I will just assume you understand that taxation is compulsory, and that this "power" is delegated to the state; that is, the state demands everyone "pay to live/trade here," essentially, and removes those who do not by force, and no other group is perceived to be "higher" than the state in this regard, as they would be the perceived state.
So, if the state is "sanctioning ownership" in the first place, "zoning" all property, demanding duties from all for "protection" or what have you, regulating all manner of 'the market' to begin with, what people can/cant create trade, who can/cant be in so-called "business," etc-
Who exactly are "the capitalists" ?
Does "private property" for anyone other than the state exist?
Under "statism," does "capitalism" exist?
If the "capitalist owns the means of production," it would sure seem that "the state" is claiming to be the only "capitalist," and is claiming everything, including "[all of] the people," as it's "capital."

edited to fix a tag
by (70 points)
edited by
Too many quotation marks, too little understanding of the nuances of liberal-democratic capitalism.
OP, you took a nice 8 month break since your last inflammatory posts, I was starting to think we'd seen the last of you...
P.S. You forgot to put quotes around "property".
"If the state does not sanction and guarantee this kind of ownership but instead entitles itself to monopolistic ownership over production and property"     --- the state doesn't guarantee "that kind of ownership."
 the state 1 cannot logically "guarantee" anyones "ownership," - the state doesnt "guarantee" anything- the concept would be turned on it's head. The State commands everyone else to obey, everyone is meant to obey the state, to say the state "guarantees" anything for anyone but the state is absurd. it is inherently aggressive against all others.  
2 isnt even "legally" obligated to protect anyone, by their own courts rulings- (again, the state being obligated to the citizen is contrary the entire concept... the citizen is obligated to obey the state, so they claim, not the other way around).

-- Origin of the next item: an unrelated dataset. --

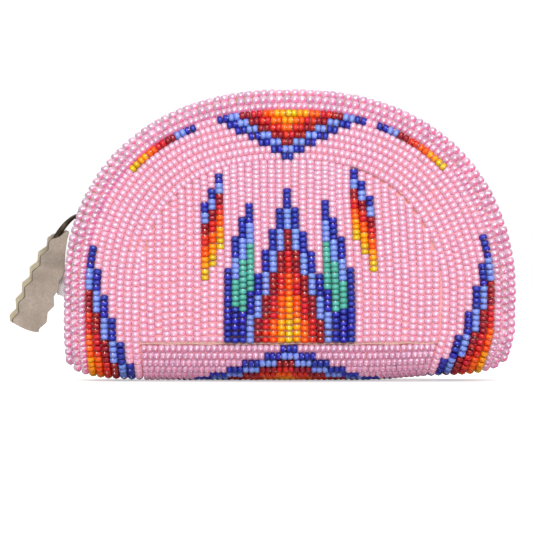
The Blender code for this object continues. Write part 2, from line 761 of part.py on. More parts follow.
def tape_stations():
    """Places of the tape's middle: down one side, round the zip's circle and down the other."""
    steps = 24
    tail_steps = 8
    first = math.pi - TAPE_END_ANGLE
    arc = [first + (TAPE_END_ANGLE - first) * i / steps for i in range(steps + 1)]
    tail = []
    start = on_circle(first, 0.0, ZIP_RADIUS)
    for i in range(tail_steps, 0, -1):
        z = start.z + (TAIL_FOOT - start.z) * i / tail_steps
        x = start.x + (HALF_LENGTH - TAIL_INSET - start.x) * smooth((start.z - z) / TAIL_RUN)
        tail.append((Vector((x, 0.0, z)), Vector((1.0, 0.0, 0.0)), 1.0))
    arch = [(on_circle(a, 0.0, ZIP_RADIUS), Vector((math.cos(a), 0.0, math.sin(a))), 0.0) for a in arc]
    flip = [(Vector((-p.x, p.y, p.z)), Vector((-n.x, n.y, n.z)), t) for p, n, t in reversed(tail)]
    return tail + arch + flip


def build_tape(name, side):
    rings = []
    for place, outward, is_tail in tape_stations():
        inner_y = LAYER_GAP / 2 if is_tail else TEETH_HALF_WIDTH + FIT
        outer_y = rim_gap(place.z) - 2 * FIT
        ring = []
        for y, offset in ((inner_y, -1), (outer_y, -1), (outer_y, 1), (inner_y, 1)):
            point = place + outward * (offset * TAPE / 2)
            ring.append(settled(Vector((point.x, side * y, point.z))))
        rings.append(ring)
    return loft(name, rings, "tape", PURSE)


def arc_bar(name, outline, start, end, steps, material, collection, squeeze=None):
    """A bar along the zip's circle; its outline holds pairs of depth and height over the circle."""
    rings = []
    for i in range(steps + 1):
        angle = start + (end - start) * i / steps
        scale = squeeze(i) if squeeze else 1.0
        rings.append([on_circle(angle, y, ZIP_RADIUS + height * scale) for y, height in outline])
    return loft(name, rings, material, collection)


def rectangle(y_low, y_high, low, high):
    return [(y_low, low), (y_high, low), (y_high, high), (y_low, high)]


def build_zip():
    first = math.pi - TAPE_END_ANGLE + 1.5 * STOP_ANGLE
    last = CLOSED_ANGLE + SLIDER_HALF_ANGLE
    teeth = int((last - first) * ZIP_RADIUS / TOOTH_PITCH)
    slot = POST_WIDTH / 2 + FIT
    for word, side in (("front", AHEAD), ("back", BEHIND)):
        build_tape(f"zip_tape_{word}", side)
        near, far = sorted((side * slot, side * TEETH_HALF_WIDTH))
        outline = rectangle(near, far, -TEETH_HEIGHT / 2, TEETH_HEIGHT / 2)
        row_name = f"zip_teeth_{word}"
        arc_bar(row_name, outline, first, last, 2 * teeth, "gunmetal", PURSE, lambda i: 1.0 if i % 2 else 0.6)
        stop_start = last + 0.6 * STOP_ANGLE
        arc_bar(f"top_stop_{word}", outline, stop_start, stop_start + STOP_ANGLE, 1, "gunmetal", PURSE)
    across = rectangle(-TEETH_HALF_WIDTH, TEETH_HALF_WIDTH, -TEETH_HEIGHT / 2, TEETH_HEIGHT / 2)
    arc_bar("bottom_stop", across, first - 1.4 * STOP_ANGLE, first - 0.3 * STOP_ANGLE, 1, "gunmetal", PURSE)


def plate_top():
    return TEETH_HEIGHT / 2 + FIT + SLIDER_PLATE


def pin_height():
    """Height of the pull's pin over the zip's circle, under the slider's bridge."""
    return plate_top() + FIT + PIN / 2


def build_slider():
    """Two plates round the teeth, with lips, a post between the rows and a bridge for the pull."""
    start = CLOSED_ANGLE - SLIDER_HALF_ANGLE
    end = CLOSED_ANGLE + SLIDER_HALF_ANGLE
    half = SLIDER_WIDTH / 2
    lip = half - PULL_RAIL / 2
    low = TEETH_HEIGHT / 2 + FIT
    lip_low = TAPE / 2 + FIT
    outer = [(-half, lip_low), (-lip, lip_low), (-lip, low), (lip, low), (lip, lip_low), (half, lip_low)]
    outer += [(half, plate_top()), (-half, plate_top())]
    slider = arc_bar("slider", outer, start, end, 4, "gunmetal", PURSE)
    inner = arc_bar("slider_inner", [(y, -r) for y, r in outer], start, end, 4, "gunmetal", CUTTERS)
    post_start = end - STOP_ANGLE
    post_half = POST_WIDTH / 2
    post = rectangle(-post_half, post_half, -low - SLIDER_PLATE / 2, low + SLIDER_PLATE / 2)
    post = arc_bar("slider_post", post, post_start, end - STOP_ANGLE / 4, 1, "gunmetal", CUTTERS)
    base = ZIP_RADIUS + plate_top()
    window = PIN + 2 * FIT
    foot = BRIDGE_SPAN / 2
    bridge = [(-foot, -SLIDER_PLATE / 2), (-foot, window / 2), (-foot / 2, window + BRIDGE_BAR)]
    bridge += [(foot / 2, window + BRIDGE_BAR), (foot, window / 2), (foot, -SLIDER_PLATE / 2)]
    bridge += [(foot - BRIDGE_BAR, -SLIDER_PLATE / 2), (foot - BRIDGE_BAR, window / 3), (foot / 2, window)]
    bridge += [(-foot / 2, window), (BRIDGE_BAR - foot, window / 3), (BRIDGE_BAR - foot, -SLIDER_PLATE / 2)]
    outline = [(x, base + z) for x, z in bridge]
    bridge = plate("slider_bridge", outline, -BRIDGE_WIDTH / 2, BRIDGE_WIDTH / 2, "gunmetal", CUTTERS)
    turn = Matrix.Rotation(math.pi / 2 - CLOSED_ANGLE, 4, "Y")
    bridge.data.transform(Matrix.Translation((0, 0, ZIP_CENTRE)) @ turn)
    for helper in (inner, post, bridge):
        combine(slider, hide_helper(helper), "UNION")
    return slider


def pull_width():
    return BRIDGE_WIDTH + 2 * FIT + 2 * PULL_RAIL


def build_pull(pin_place, heading):
    """A flat tab with a window round the bridge and a slot for the suede, hung on its top bar."""
    half = pull_width() / 2
    thick = PULL_THICKNESS / 2
    window_end = BRIDGE_SPAN / 2 + 2 * FIT
    slot_start = PULL_LENGTH - PIN - window_end / 2
    slot_half = half - PULL_RAIL
    outline = [(-PIN / 2, -half), (PULL_LENGTH - PIN, -half), (PULL_LENGTH + PIN / 2, -half + PIN)]
    outline += [(PULL_LENGTH + PIN / 2, half - PIN), (PULL_LENGTH - PIN, half), (-PIN / 2, half)]
    tab = plate("pull_tab", outline, -thick, thick, "gunmetal", PURSE)
    spans = ((PIN / 2, window_end), (slot_start, PULL_LENGTH - PIN / 2))
    for i, (low, high) in enumerate(spans):
        corners = [(low, -slot_half), (high, -slot_half), (high, slot_half), (low, slot_half)]
        opening = cutter(f"pull_opening_{i}", corners, -BEAD, BEAD)
        opening.parent = tab
        combine(tab, opening, "DIFFERENCE")
    across = Matrix.Rotation(math.pi / 2, 4, "X")
    tab.matrix_world = Matrix.Translation(pin_place) @ Matrix.Rotation(-heading, 4, "Y") @ across
    return tab


def strip_place(bar_place):
    """The strip's frame: it hangs along its own -Z, and its own +X faces the purse."""
    lean = CLOSED_ANGLE + PULL_LEAN + STRIP_LEAN + math.pi / 2
    return Matrix.Translation(bar_place) @ Matrix.Rotation(-lean, 4, "Y")


def clear_of_teeth(x, z, place):
    """The same point, moved back across the strip until it clears the zip as the slider travels."""
    clear = ZIP_RADIUS + TEETH_HEIGHT / 2 + 2 * FIT
    point = place @ Vector((x, 0.0, z))
    while math.hypot(point.x, point.z - ZIP_CENTRE) < clear:
        x -= FIT / 3
        point = place @ Vector((x, 0.0, z))
    return x, z


def pinked_outline(place, shift):
    """One layer of the strip, with zigzag long edges; its upper edge rises beside the pull's bar."""
    left = STRIP_OFFSET - STRIP_WIDTH / 2
    right = STRIP_OFFSET + STRIP_WIDTH / 2
    top = [(left, -SUEDE), (left / 3, STRIP_TOP * 0.4), (SUEDE, STRIP_TOP * 0.4)]
    top += [(STRIP_TOP, STRIP_TOP), (STRIP_OFFSET + STRIP_WIDTH / 4, STRIP_TOP)]
    half_teeth = 2 * round(STRIP_LENGTH / PINK_PITCH)
    heights = [-SUEDE - (STRIP_LENGTH - SUEDE) * i / half_teeth for i in range(1, half_teeth + 1)]
    down = [(right - (PINK_DEPTH if i % 2 else 0.0), z) for i, z in enumerate(heights)]
    up = [(left + (PINK_DEPTH if i % 2 else 0.0), z - SUEDE / 2) for i, z in enumerate(heights)]
    outline = [clear_of_teeth(x, z, place) for x, z in top + down + up[::-1]]
    return [(x + shift, z) for x, z in outline]


def build_strip(bar_place):
    """Suede folded over the pull's lower bar: a loop and two layers."""
    place = strip_place(bar_place)
    hole = PULL_THICKNESS / 2 + PIN / 2
    outer = hole + SUEDE
    circle = [(math.cos(math.tau * i / 16), math.sin(math.tau * i / 16)) for i in range(16)]
    ring_half = STRIP_HALF - FIT / 2
    ring = [(outer * x, outer * z) for x, z in circle]
    strip = plate("suede_strip", ring, -ring_half, ring_half, "suede", PURSE)
    for word, side, shift in (("front", AHEAD, 0.0), ("back", BEHIND, -LAYER_SHIFT)):
        low, high = sorted((side * LAYER_GAP / 2, side * STRIP_HALF))
        layer = plate(f"suede_layer_{word}", pinked_outline(place, shift), low, high, "suede", CUTTERS)
        layer.parent = strip
        combine(strip, hide_helper(layer), "UNION")
    opening = cutter("suede_opening", [(hole * x, hole * z) for x, z in circle], -BEAD, BEAD)
    opening.parent = strip
    combine(strip, opening, "DIFFERENCE")
    strip.matrix_world = place
    return strip


clear_scene()
PURSE = new_collection("beaded_coin_purse")
CUTTERS = new_collection("cutters")
MATERIALS = {name: principled(name, *look) for name, look in COLOURS.items()}

build_hide()
build_edge_beads()
rim_insets = [HIDE_INSET, HIDE_INSET + 0.35 * LANE, HIDE_INSET + 0.7 * LANE]
rim_insets += [BORDER_START - LANE / 2, BORDER_START - FIT / 2]
build_loop_sheet("rim_beads", rim_insets, PURSE)
border_insets = [BORDER_START + LANE * i / 2 for i in range(2 * BORDER_LANES + 1)]
border_insets[0] += FIT / 2
border_sheet = hide_helper(build_loop_sheet("border_sheet", border_insets, CUTTERS))
build_border_motifs(border_sheet)
front_sheet = hide_helper(build_panel("front_sheet", AHEAD, CUTTERS))
build_panel_motifs(front_sheet)
build_panel("back_panel_beads", BEHIND, PURSE)
bottom_sheet = hide_helper(build_bottom_sheet(CUTTERS))
build_bottom_motifs(bottom_sheet)
for piece in list(PURSE.objects):
    settle(piece)
build_zip()
build_slider()
pin = on_circle(CLOSED_ANGLE, 0.0, ZIP_RADIUS + pin_height())
heading = CLOSED_ANGLE + PULL_LEAN
build_pull(pin, heading)
bar = pin + PULL_LENGTH * Vector((math.cos(heading), 0.0, math.sin(heading)))
build_strip(bar)
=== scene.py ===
"""A beaded coin purse: strung seed beads, hide, zip, pull and suede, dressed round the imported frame."""

import math

import bmesh
import bpy
import numpy as np
from mathutils import Matrix, Vector


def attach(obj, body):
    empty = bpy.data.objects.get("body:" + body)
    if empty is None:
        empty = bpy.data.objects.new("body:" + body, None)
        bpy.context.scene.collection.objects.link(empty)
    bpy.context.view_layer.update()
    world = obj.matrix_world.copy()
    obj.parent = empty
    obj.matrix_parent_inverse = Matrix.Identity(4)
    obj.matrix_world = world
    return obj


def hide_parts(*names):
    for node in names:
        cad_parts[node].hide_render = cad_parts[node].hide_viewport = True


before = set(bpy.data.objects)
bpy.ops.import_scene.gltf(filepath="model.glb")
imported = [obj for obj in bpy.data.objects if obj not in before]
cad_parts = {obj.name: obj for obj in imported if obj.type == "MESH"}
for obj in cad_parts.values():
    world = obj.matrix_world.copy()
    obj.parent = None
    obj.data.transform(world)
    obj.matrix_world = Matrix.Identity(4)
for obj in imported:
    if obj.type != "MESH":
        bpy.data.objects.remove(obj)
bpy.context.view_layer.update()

# Purse, in metres: X runs left to right, Y runs back, Z runs up, and the front faces -Y
HALF_LENGTH = 0.0623
WIDEST_HEIGHT = 0.0222
ARCH_RISE = 0.0581
ARCH_POWER = 2.27
SHOULDER = 0.5
CORNER_POWER = 9.0
HIDE = 0.0012
HIDE_RINGS = 97
BEND_POINTS = 14
FACE_POINTS = 26
BEAD = 0.0021
BEAD_DIAMETER = 0.00236
PINK_DIAMETER = 0.00232
BEAD_LENGTH = 0.0015
PINK_LENGTH = 0.00158
BEAD_HOLE = 0.0005
FIT = 0.0003
FACE_DEPTH_LOW = 0.0069
FACE_DEPTH_HIGH = 0.0056
PILLOW = 0.016
AHEAD, BEHIND = -1, 1
SIDES = {"front": AHEAD, "back": BEHIND}
LEFT, RIGHT = -1, 1
REST = {AHEAD: 0.0006, BEHIND: 0.0040}
BEND_RISE = {AHEAD: 0.0075, BEHIND: 0.0045}
BEND_POWER = 1.8

# The fold's ends are tucked in below this height, the right one more, and the right one is lifted a little
SETTLE_HEIGHT = 0.014
SETTLE_START = 0.020
SETTLE_RUN = 0.025
LEFT_TUCK = 0.0010
RIGHT_TUCK = 0.0034
RIGHT_LIFT = 0.0012
SETTLE_POWER = 1.3

# Right of the middle the face is a little fuller, and its upper lanes lean back in
SWELL = 0.0009
SWELL_HEIGHT = 0.0265
SWELL_BELOW = 0.017
SWELL_ABOVE = 0.0125
SWELL_START = 0.006
SWELL_RUN = 0.020
EDGE_SHARE = 0.45
EDGE_FROM = 0.72
UPPER_LEAN = 0.0006
UPPER_RUN = 0.012
UPPER_START = 0.040
UPPER_RISE = 0.014

# Lanes of beads
LANE = 0.00214
ARCH_SQUEEZE = 0.93
BORDER_LANES = 7
COLUMN = 0.0021
PANEL_FOOT = 0.0103
FOOT_RAISED = 0.0002
BAND_TOP = 0.0096
BAND_ROWS = 13
BAND_REACH = 25
ROW_STEP = 0.001656
ROW_EASE = 0.0000051
LANE_STEP = 0.00158
LANE_EASE = 0.03
EDGE_STEP = 0.00214
EDGE_SIZE = 1.03
ROLL = math.radians(12.0)
ROUND_STRETCH = 1.28
WHIP_INSET = 0.0030
THIRD_INSET = 0.0051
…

 the state entitles itself to monopolistic ownership over production and property. that (along with peoples belief in authority) is what makes it the state. the only difference is in degree and style of propaganda, that of how openly brutal the state is, how "subtle" and manipulative (propaganda, see nogov4me.net), or "relaxed" ("limited/small government"), it is.
If the capitalists own the means of production, the state acts as if it's the only capitalist. It claims the right to regulate society in the first place.

1 Answer

+1 vote
If the state has ultimate authority and power over society, then it can guarantee anything it likes. The individual or group ownership over the means of production is guaranteed by the state in most Western countries. Not in any 'ultimate' sense which superceeds the state's authority (yes, that would be absurd), but in the prosaic sense of every day normal expectations it does. You can test this idea of guarantee out for yourself by trying to rob a business, for example.

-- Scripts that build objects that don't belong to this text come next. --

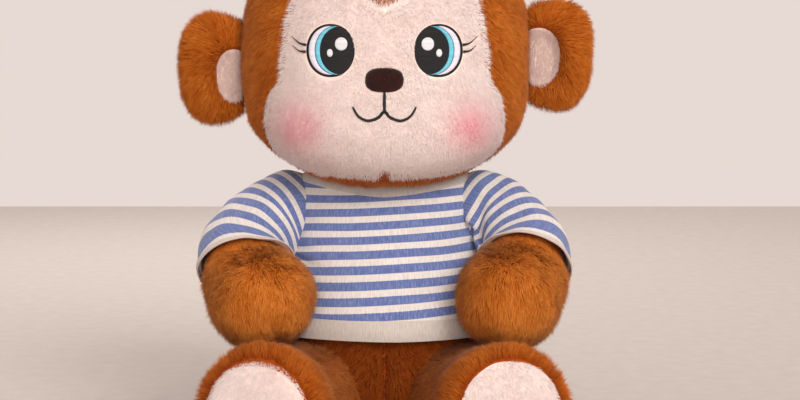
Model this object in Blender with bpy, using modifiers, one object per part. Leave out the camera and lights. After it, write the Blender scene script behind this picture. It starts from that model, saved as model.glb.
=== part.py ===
"""Sitting stuffed monkey in a striped T-shirt, cut, stuffed and sewn from plush fabric.

Metres, +Z up. The monkey sits on z = 0 and faces -Y, so its own left side is +X. The origin is the
middle of its flat seat. Head, arms, legs, ears and tail are stuffed separately and turn on their seams.
"""

import math

import bmesh
import bpy
from mathutils import Matrix, Vector

MM = 0.001
GAP = 0.5 * MM  # air left between pieces that touch
SLACK = 1.5 * MM  # air left around the stuffing
PLUSH = 2.6 * MM  # fabric backing with the dense foot of its pile
JERSEY = 1.3 * MM  # T-shirt knit
THREAD = 1.2 * MM  # height of the embroidery
SIDES = ((1, "left"), (-1, "right"))

# Soft forms as rows of (height, rise to the back, half width, front, back), in mm.
HEAD_ROWS = (
    (223, 8, 34, -34, 34),
    (225, 14, 52, -62, 44),
    (231, 14, 69, -80, 56),
    (240, 12, 85, -91, 68),
    (252, 10, 99, -98, 78),
    (270, 6, 110, -101, 88),
    (295, 3, 114.5, -98, 94),
    (324, 0, 115.5, -92, 96),
    (356, 0, 112.5, -84, 91),
    (382, 0, 103.5, -71, 80),
    (401, 0, 87.5, -55, 64),
    (415, 0, 62, -37, 45),
    (423, 0, 28, -16, 22),
)
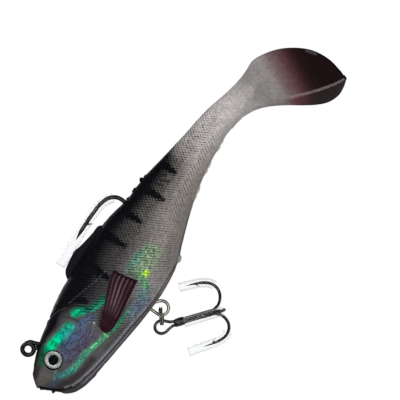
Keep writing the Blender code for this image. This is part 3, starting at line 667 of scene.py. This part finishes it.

At any rate, you may be misinterpreting my original comment, which was a response to the question:"Was the economy of the USSR "state capitalist"?"

Capitalism, as a type of economic relationship, was incubated within the state. There has never been capitalism without a state. So the term 'State Capitalism" is not only redundant, but kind of an oxymoron, at least strictly speaking. That was my point. In the West, the state keeps a more or less 'hands off' approach towards ownership and profits (as well as  prices and wages). The state still heavily regulates and subsidizes industry, however, because otherwise no regulations would simply destroy a country, and along with it the state.

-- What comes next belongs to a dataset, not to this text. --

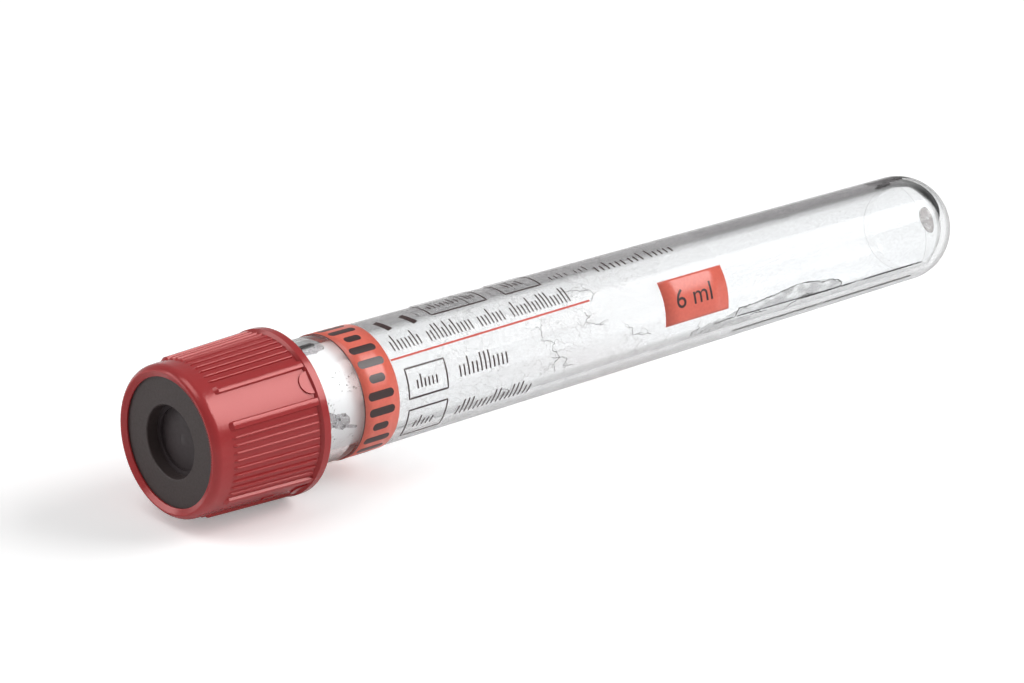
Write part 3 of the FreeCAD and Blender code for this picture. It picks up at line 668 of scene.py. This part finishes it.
BAND_START = LABEL_FRONT + 0.12
BAND_END = 24.02
thin_sleeve("coral_band", BAND_START, BAND_END, FILM_FACE, INK, coral_ink, rows=4)
OVER_INK = 0.014
ink_strip("band_front_line", once_round(BAND_START + 0.02, 120), 0.12, dark_ink, OVER_INK,
          closed=True)
BAR_SPACE = 15.0
BAR_WIDTH = 0.85
LONG_BAR_INSET = 0.62
SHORT_BAR_INSET = 1.25
for number, turn in enumerate(np.arange(0, 360, BAR_SPACE)):
    inset = SHORT_BAR_INSET if number % 3 == 1 else LONG_BAR_INSET
    path = straight((BAND_START + inset, turn), (BAND_END - inset, turn), 48)
    ink_strip(f"band_bar_{number:02d}", path, BAR_WIDTH, dark_ink, OVER_INK, round_ends=True)

ink_strip("red_rule", straight((24.12, 138.3), (50.8, 135.8), 30), 0.2, red_ink)


STROKE_SECTIONS = 6


def ink_strokes(name, starts, ends, width):
    """Short strokes of ink in one mesh: each is a thin box from one (station, turn) to another, in
    sections along it so that it follows the tube. The sides are half the width off the middle line
    along its normal."""
    starts = np.asarray(starts, dtype=float)[:, None, :]
    ends = np.asarray(ends, dtype=float)[:, None, :]
    share = np.linspace(0, 1, STROKE_SECTIONS)[None, :, None]
    line = starts * (1 - share) + ends * share
    face = FILM_FACE + ON_FILM
    radius = tube_radius(line[..., 0]) + face
    flat = np.stack([line[..., 0], np.radians(line[..., 1]) * radius], axis=-1)
    heading = flat[:, -1:] - flat[:, :1]
    heading = heading / np.linalg.norm(heading, axis=-1, keepdims=True)
    normal = np.stack([-heading[..., 1], heading[..., 0]], axis=-1) * width / 2
    sides = np.stack([flat + normal, flat - normal], axis=2)
    turn = np.degrees(sides[..., 1] / radius[..., None])
    base = tube_radius(sides[..., 0]) + face
    low = round_the_tube(sides[..., 0], turn, base)
    high = round_the_tube(sides[..., 0], turn, base + INK)
    rings = np.stack([low[:, :, 0], low[:, :, 1], high[:, :, 1], high[:, :, 0]], axis=2)
    corners = 4 * STROKE_SECTIONS
    last_four = [corners - 4, corners - 3, corners - 2, corners - 1]
    one = np.concatenate([grid_faces(STROKE_SECTIONS, 4), [[3, 2, 1, 0], last_four]])
    faces = (one[None] + corners * np.arange(len(rings))[:, None, None]).reshape(-1, 4)
    return mesh_piece(name, rings, faces.tolist(), dark_ink, "tube", smooth=False)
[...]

In the USSR, all industries (with more than 5 employees) were ultimately under the ownership and control of the Soviet Government. Farms were collectized and nationalized, and prices and wages for everything were set by the government. In addition, production output levels were also determined by the government. The degree and the kind of state controls became less under the reforms of Gorbachev.

I'm not sure if you're implying this means that therefore the Soviet government was the 'real' or 'only' capitalist, for this would be to misunderstand the nature of capitalism. Capitalism doesn't mean the mere existence and use of money or assets (i.e. capital) for exchange. It means the private ownership of the means of production, and usually includes the right to keep the profits of production. That's how most people use the word. We call nation states that allow this kind of ownership "capitalist", and those nation states that do not, "socialist" or "communist" (these terms are also highly misleading). State (i.e. public) control or ownership of the means of production is therefore, by definition, not private, and thus not capitalist.

The notion of a distinction between personal/private commercial activity and state activity (even state commercial activity) is inherent to the usage of the concept of capitalism. It can be tempting to think of a state like the former Soviet Union as one big society-wide corporation, however, capitalism is a little more complicated than that.